Following the discussion on Celine Kiernan’s blog, Niall Alexander analyzed the potential effects of the piracy of books on sales ranks. One interesting titbit was the fact that sales of 1,475 books in a week propelled an author to number 9 in the UK Times bestseller list. A single server hosting illegal downloads of Kiernan’s novel A Poison Throne recorded 764 downloads of the novel since it was uploaded. It seems to follow that if even only a fraction of illegal downloads negatively affect sales, then rankings and the publisher support and publicity that go with them can be profoundly affected and vice-versa. In the absence of hard data, it would be a hasty moral action to base decisions on this factor.

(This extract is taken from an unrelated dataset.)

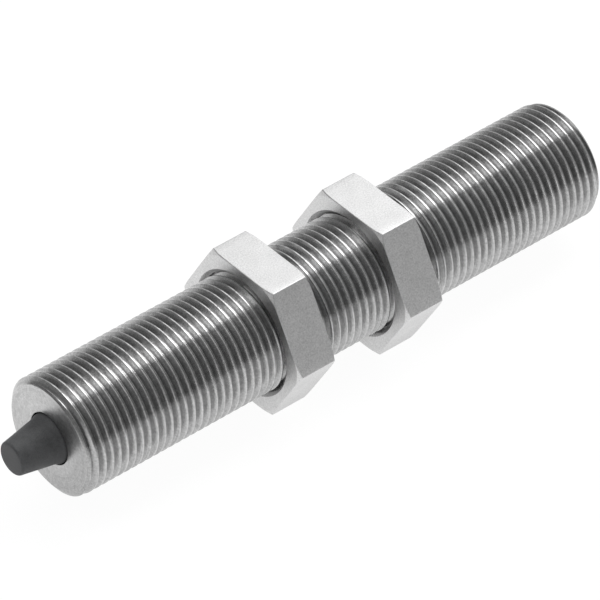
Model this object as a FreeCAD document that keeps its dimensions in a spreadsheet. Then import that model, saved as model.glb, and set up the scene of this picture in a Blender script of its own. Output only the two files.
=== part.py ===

This raises the question of whether or not consumers should be required to alter their behavior if it negatively impacts on authors, or whether it is the responsibility of authors and publishers to adapt to changing consumer demands.
If you are a believer in the absolute nature of the intrinsic right of creators to control their own works, then the responsibility and moral failing clearly falls on the consumer. However, a more practical view of the situation, considering the complex ways in which consumers behave relative to moral beliefs and practical wants, seems to point to the need for publishers to adapt their marketing and distribution networks in order to ameliorate the effects of an ongoing practice which many see as a victimless crime.